What strategy can use to exploit this institional setting to learn about the causal effect of lower college costs on the probability of going to college?

What sort of data would you need in order to implement this strategy?

Can you think of any ways that the approach that you suggested could go wrong?

Another researcher reads the results from the approach you have implemented and complains that your results are only specific to students who have grades right around the 3.0 cutoff. Is this a fair criticism?

Suppose you are willing to believe versions of unconfoundedness, a linear model for untreated potential outcomes, and treatment effect homogeneity so that you could write \[\begin{align*} Y_i = \beta_0 + \alpha D_i + \beta_1 X_i + \beta_2 W_i + U_i \end{align*}\] with \(\mathbb{E}[U|D,X,W] = 0\) so that you were willing to interpret \(\alpha\) in this regression as the causal effect of \(D\) on \(Y\). However, suppose that \(W\) is not observed so that you cannot operationalize the above regression.

Since you do not observe \(W\), you are considering just running a regression of \(Y\) on \(D\) and \(X\) and interpreting the estimated coefficient on \(D\) as the causal effect of \(D\) on \(Y\). Does this seem like a good idea?

In part (a), we can write a version of the model that you are thinking about estimating as \[\begin{align*} Y_i = \delta_0 + \delta_1 D_i + \delta_2 X_i + \epsilon_i \end{align*}\] Suppose that \(\mathbb{E}[\epsilon | D, X] = 0\) and suppose also that \[\begin{align*} W_i = \gamma_0 + \gamma_1 D_i + \gamma_2 X_i + V_i \end{align*}\] with \(\mathbb{E}[V|D,X]=0\). Provide an expression for \(\delta_1\) in terms of \(\alpha\), \(\gamma\)’s and \(\beta\)’s. Explain what this expression means.

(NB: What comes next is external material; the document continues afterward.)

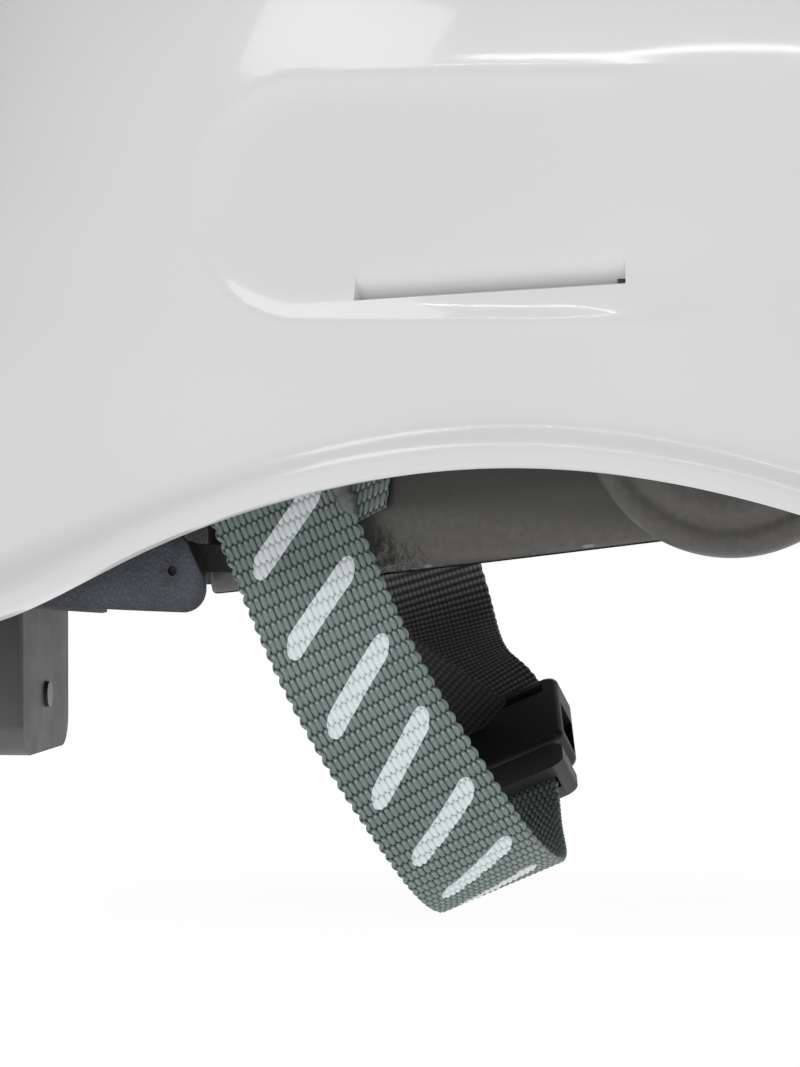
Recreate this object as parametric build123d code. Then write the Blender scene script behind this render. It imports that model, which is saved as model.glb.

Suppose you have access to an experiment where some participants were randomly assigned to participate in a job training program and others were randomly assigned not to participate. However, some individuals that were assigned to participate in the treatment decided not to actually participate. Let’s use the following notation: \(D=1\) for individuals who actually participated and \(D=0\) for individuals who did not participate. \(Z=1\) for individuals who were assigned to the treatment and \(Z=0\) for individuals assigned not to participate (here, \(D\) and \(Z\) are not exactly the same because some individuals who were assigned to the treatment did not actually participate).

You are considering several different approaches to dealing with this issue. Discuss which of the following are good or bad ideas:

Estimating \(ATT\) by \(\bar{Y}_{D=1} - \bar{Y}_{D=0}\).

Run the regression \(Y_i = \beta_0 + \alpha D_i + U_i\) using \(Z_i\) as an instrument.

Suppose you and a friend have conducted an experiment (things went well so that everyone complied with the treatment that they were assigned to, etc.). You interpret the difference \(\bar{Y}_{D=1} - \bar{Y}_{D=0}\) as an estimate of the \(ATT\), but your friend says that you should interpret it as an estimate of the \(ATE\). In fact, according to your friend, random treatment assignment implies that \(\mathbb{E}[Y(1)] = \mathbb{E}[Y(1)|D=1] = \mathbb{E}[Y|D=1]\) and \(\mathbb{E}[Y(0)] = \mathbb{E}[Y(0)|D=0] = \mathbb{E}[Y|D=0]\) which implies that \(ATE = \mathbb{E}[Y|D=1] - \mathbb{E}[Y|D=0]\). Who is right?